Eleonor goes to the theatre to rehearse the leading role in Lady Godiva, which is to premiere the same week. Ranko awaits her in the lobby but does not strike, irritated that she does not recognise him. On stage, Eleonor erroneously recites the monologue of Lady Macbeth, which was on five years ago.

Walking through Bruges, Eleonor meets a jester who triggers memories. After having sex with Thomas, Eleonor tells him of her first time when she was 13. He calls her a whore, then clings to her legs, saying he cannot live without her. It was a flashback. Coming home at night, Eleonor finds a pistol in the drawer and confronts her husband. When Ranko calls, George picks up; Ranko remains silent. Eleonor sees how George puts something in her drink and runs away.

She remembers telling Thomas to kill Peter. Later, Ranko follows her to Thomas' door, where he stabs her in the stomach. She asks Thomas if she still loves her; he affirms, and she shoots him, then dies of her wound. It is revealed that she relived the end of a play in a flashback and now believes that her current fear of being murdered stems from acting in these plays. Eleonor and Thomas have sex again, through which Eleonor proves to herself that they were never lovers. 
 
In the meantime, Ranko keeps postponing his flight to London. His clients approach him, worrying about the success of Dillon's assassination, for which Ranko was hired.

Margaret Vervoort, Peter’s sister and owner of the theatre, wants Dorothy to take Eleonor's part.
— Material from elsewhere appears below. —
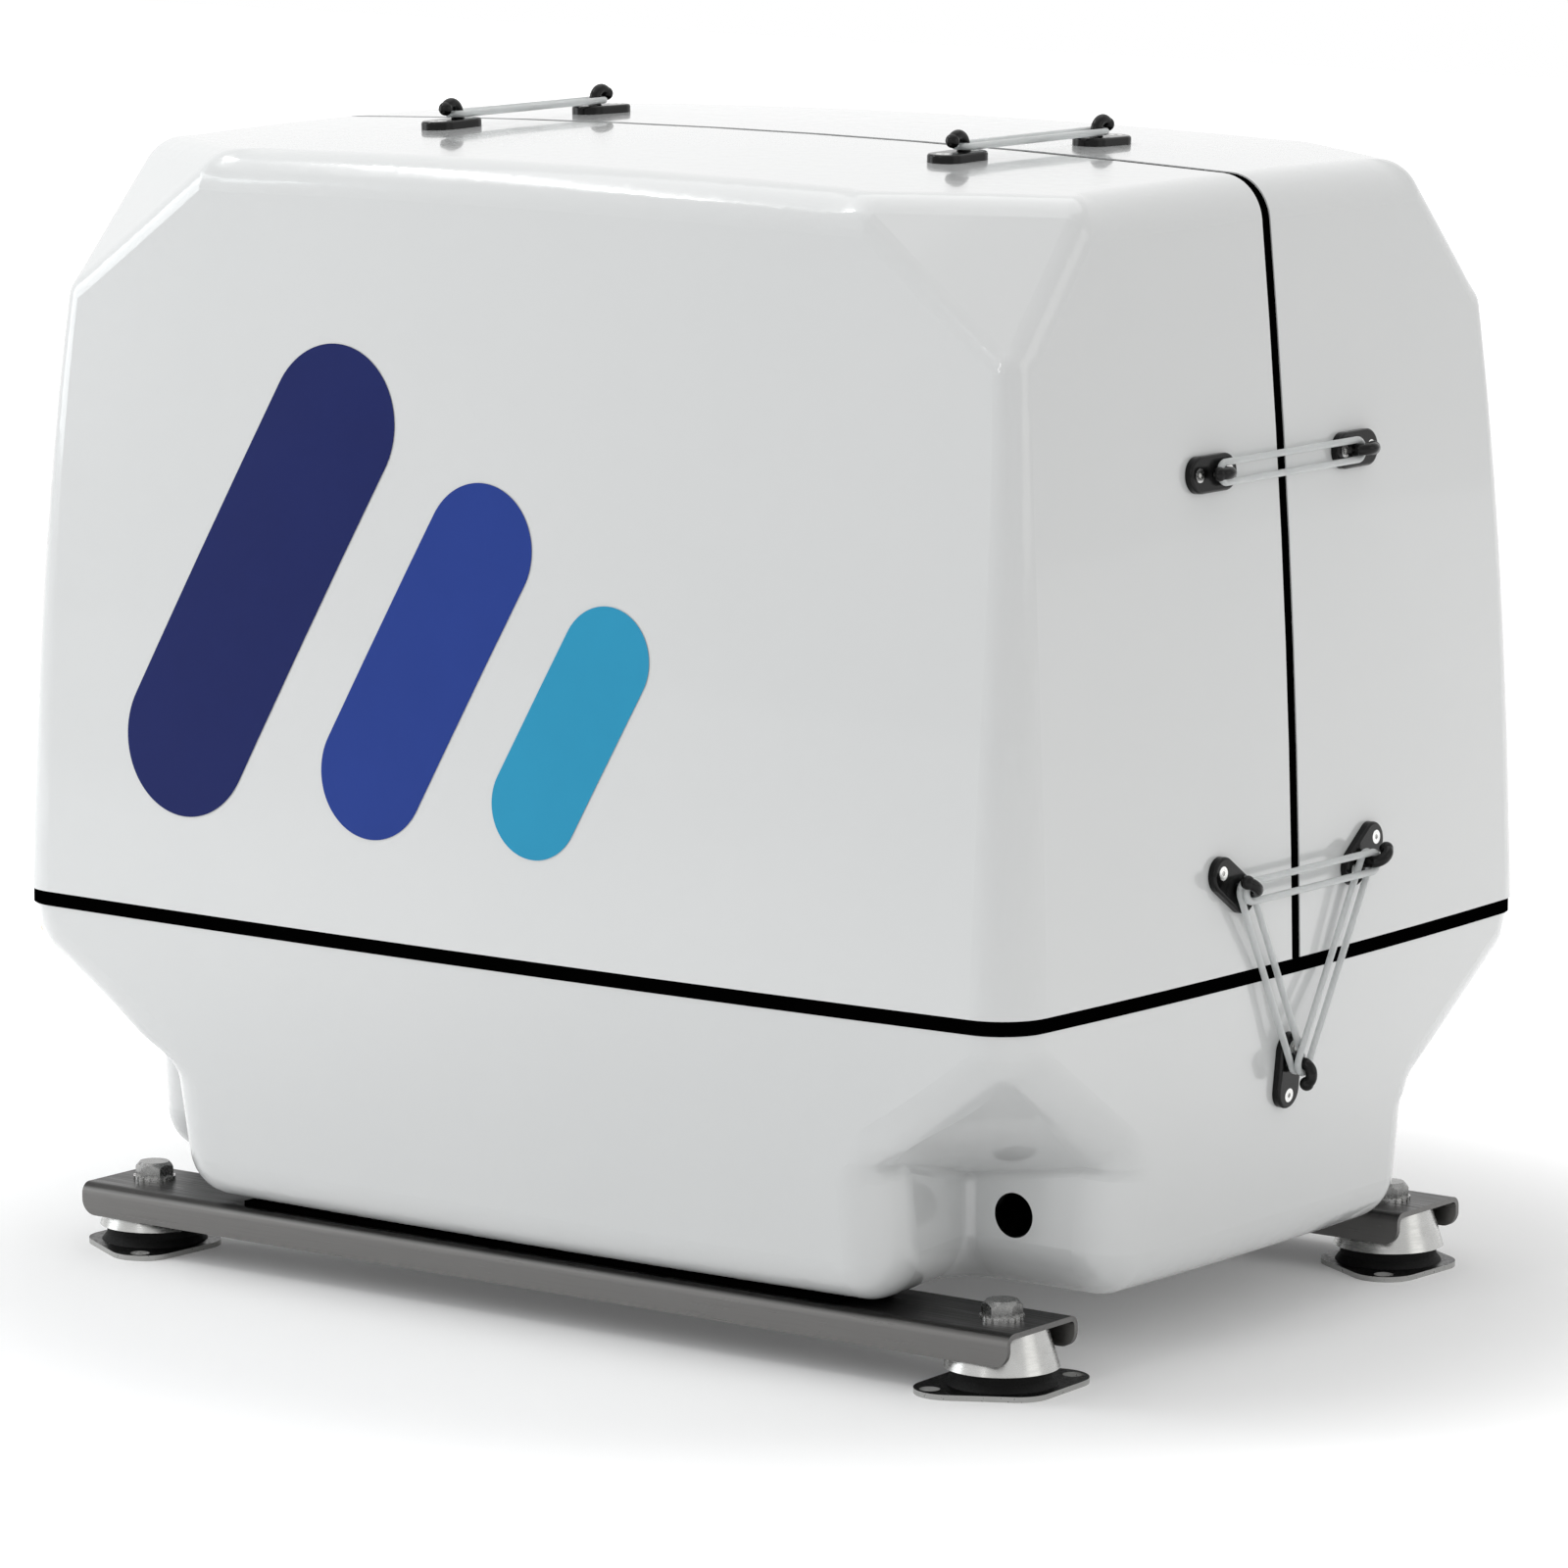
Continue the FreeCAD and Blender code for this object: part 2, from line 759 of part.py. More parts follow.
def mount_plate():
    # a rhombic steel plate with rounded tips, its long way square to the capsule's middle
    tips = [V(plate_long, 0, 0), V(0, plate_short, 0), V(-plate_long, 0, 0), V(0, -plate_short, 0)]
    plate = Part.Face(Part.makePolygon(tips + tips[:1])).extrude(UP * plate_thickness)
    plate = round_edges(plate, plate_corner, is_upright)
    plate.rotate(V(0, 0, 0), UP, plate_angle)
    plate.translate(mount_place())
    for point in floor_hole_points():
        plate = plate.cut(rod(point - UP, point + UP * (plate_thickness + 1), plate_hole_radius))
    return plate


def bell_profile(inset):
    top = rail_top - rail_wall - inset
    return [(0, bell_base_height), (bell_base_radius - inset, bell_base_height),
            (bell_top_radius - inset, top), (0, top)]


def mount_cap():
    # a pressed bell with a tapped crown for the rail bolt
    outer = revolve_up(bell_profile(0))
    cap = outer.cut(revolve_up(bell_profile(bell_wall)))
    boss = rod(V(0, 0, bolt_end_height()), V(0, 0, rail_top - rail_wall - bell_wall), bolt_radius + 4)
    cap = fuse([cap, boss])
    cap = cap.cut(rod(V(0, 0, bolt_end_height() - 1), V(0, 0, rail_top), bolt_radius))
    cap.translate(mount_place())
    return cap


def bolt_end_height():
    return rail_top + washer_height - bolt_length


def revolve_up(points):
    corners = [V(radius, 0, z) for radius, z in points]
    face = Part.Face(Part.makePolygon(corners + corners[:1]))
    return face.revolve(V(0, 0, 0), UP, 360)


def mount_rubber():
    # the rubber block: a waisted foot on the plate that fills the bell
    top = rail_top - rail_wall - bell_wall
    foot = revolve_up([
        (0, plate_thickness), (rubber_radius + 3, plate_thickness), (rubber_radius, plate_thickness + 4),
        (rubber_radius, bell_base_height), (0, bell_base_height),
    ])
    block = fuse([foot, revolve_up(bell_profile(bell_wall))])
    well = rod(V(0, 0, bolt_end_height() - 2), V(0, 0, top + 1), bolt_radius + 4)
    block = block.cut(well)
    block.translate(mount_place())
    return block


def mount_bolt():
    base = rail_top + washer_height
    head = hexagon(V(0, 0, base), UP * 1, bolt_across_flats, bolt_head)
    bevel = Part.makeCone(
        bolt_across_flats * 0.6 + bolt_head, bolt_across_flats * 0.44, bolt_head * 1.6,
        V(0, 0, base - bolt_head * 0.6),
    )
    shank = rod(V(0, 0, bolt_end_height()), V(0, 0, base), bolt_radius)
    bolt = fuse([head.common(bevel), shank])
    bolt.translate(mount_place())
    return bolt


def mount_washer():
    # an external-tooth lock washer
    ring = rod(V(0, 0, rail_top), V(0, 0, rail_top + washer_height), washer_radius)
    notch = box(washer_radius - 1.6, washer_radius + 2, -0.7, 0.7, rail_top - 1, rail_top + 5)
    for tooth in range(washer_teeth):
        cutter = notch.copy()
        cutter.rotate(V(0, 0, 0), UP, 360 / washer_teeth * tooth)
        ring = ring.cut(cutter)
    ring = ring.cut(rod(V(0, 0, 0), V(0, 0, rail_top + 10), bolt_radius))
    ring.translate(mount_place())
    return ring


def tray_bolt(point):
    # a hexagon bolt from the bearer down through tray, pad and rail, with its nut below
    top = tray_bottom + grp_wall + bearer_size[2]
    low = rail_top - rail_wall
    shank = rod(point + UP * (low - 12), point + UP * top, tray_bolt_radius)
    head = hexagon(point + UP * top, UP * 1, 13, 5.3)
    nut = hexagon(point + UP * (low - 6.5), UP * 1, 13, 6.5)
    bore = rod(point + UP * (low - 7), point + UP * (low + 1), tray_bolt_radius)
    return fuse([head, shank]), nut.cut(bore)


# Inner frame

def bearer():
    # the flat bar that clamps the tray's floor to the rail and carries the isolators
    length, width, thick = bearer_size
    floor = tray_bottom + grp_wall
    bar = box(-length / 2, length / 2, -width / 2, width / 2, floor, floor + thick)
    for x in (-tray_bolt_x, tray_bolt_x):
        bar = bar.cut(rod(V(x, 0, floor - 1), V(x, 0, floor + thick + 1), tray_bolt_radius + body_clearance))
    bar.translate(V(0, -rail_spacing / 2, 0))
    return bar


def isolator_top():
    return tray_bottom + grp_wall + bearer_size[2] + isolator_height


def isolator():
    # a waisted rubber buffer between the bearer and an engine foot
    low, high = tray_bottom + grp_wall + bearer_size[2], isolator_top()
    wide, waist = isolator_radius, 0.75 * isolator_radius
    profile = [(0, low), (wide, low), (wide, low + 5), (waist, low + 12)]
    profile += [(waist, high - 12), (wide, high - 5), (wide, high), (0, high)]
    buffer = revolve_up(profile)
    buffer.translate(V(isolator_x, -rail_spacing / 2, 0))
    return buffer


def engine_foot():
    # the angle bracket from the isolator to the block's side, at -X, -Y
    low, x = isolator_top(), -isolator_x
    y_out, y_in = -rail_spacing / 2 - foot_overhang, -block_half_width
    x0, x1 = x - foot_half_length, x + foot_half_length
    shelf = box(x0, x1, y_out, y_in, low, low + foot_thickness)
    cheek = box(x0, x1, y_in - foot_thickness, y_in, low, block_z[0] + 40)
    return round_edges(fuse([shelf, cheek]), 8, lambda edge: is_outer_corner(edge, y_out))


def is_outer_corner(edge, y_out):
    upright = is_upright(edge) and edge.BoundBox.YMax < y_out + 1
    across = edge.BoundBox.YLength > 0.9 * edge.Length and edge.BoundBox.ZMin > block_z[0]
    return upright or across


def alternator_foot():
    low, x = isolator_top(), isolator_x
    y_out, y_in = -rail_spacing / 2 - foot_overhang, -0.5 * alternator_radius
    x0, x1 = x - foot_half_length, x + foot_half_length
    shelf = box(x0, x1, y_out, y_in, low, low + foot_thickness)
    web = box(x0, x1, y_in - foot_thickness, y_in, low, crank_height)
    core = rod(V(0, 0, crank_height), V(2 * x, 0, crank_height), alternator_radius)
    bracket = fuse([shelf, web]).cut(core)
    return round_edges(bracket, 8, lambda edge: is_upright(edge) and edge.BoundBox.YMax < y_out + 1)


# Engine

def engine_block():
    (x0, x1), (z0, z1), y = block_x, block_z, block_half_width
    waist = box(x0, x1, side_relief - y, y - side_relief, z0, z1)
    lower = box(x0, x1, -y, y, z0, z0 + lower_block_height)
    deck = box(x0, x1, -y, y, z1 - deck_height, z1)
    pieces = [waist, lower, deck]
    for share in rib_shares:
        x = x0 + share * (x1 - x0)
        rib = box(x - rib_width / 2, x + rib_width / 2, y - side_relief, y, z0, z1)
        pieces.append(rib)
    return fuse(pieces)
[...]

Ranko enters Eleonor's dressing room and, from behind, mistakes Dorothy, who is in the nude, for Eleonor. He kisses her violently while stabbing her beneath her left breast.

Margaret tells George that Eleonor owns a small castle near the Sint-Andriesdreef, which she used as a love nest with Peter. George and Eleonor drive to the castle, where she remembers Peter threatening Ranko with a gun and Ranko stabbing him, then driving off with his body in the trunk. She "returns" from her vision only to witness Ranko stab George and escapes by car, hiding in the deserted theatre. Eleonor drops parts of the stage on Ranko, making a piano fall on his legs, which pins him. She then activates the safety curtain, which slowly comes down and crushes his abdomen.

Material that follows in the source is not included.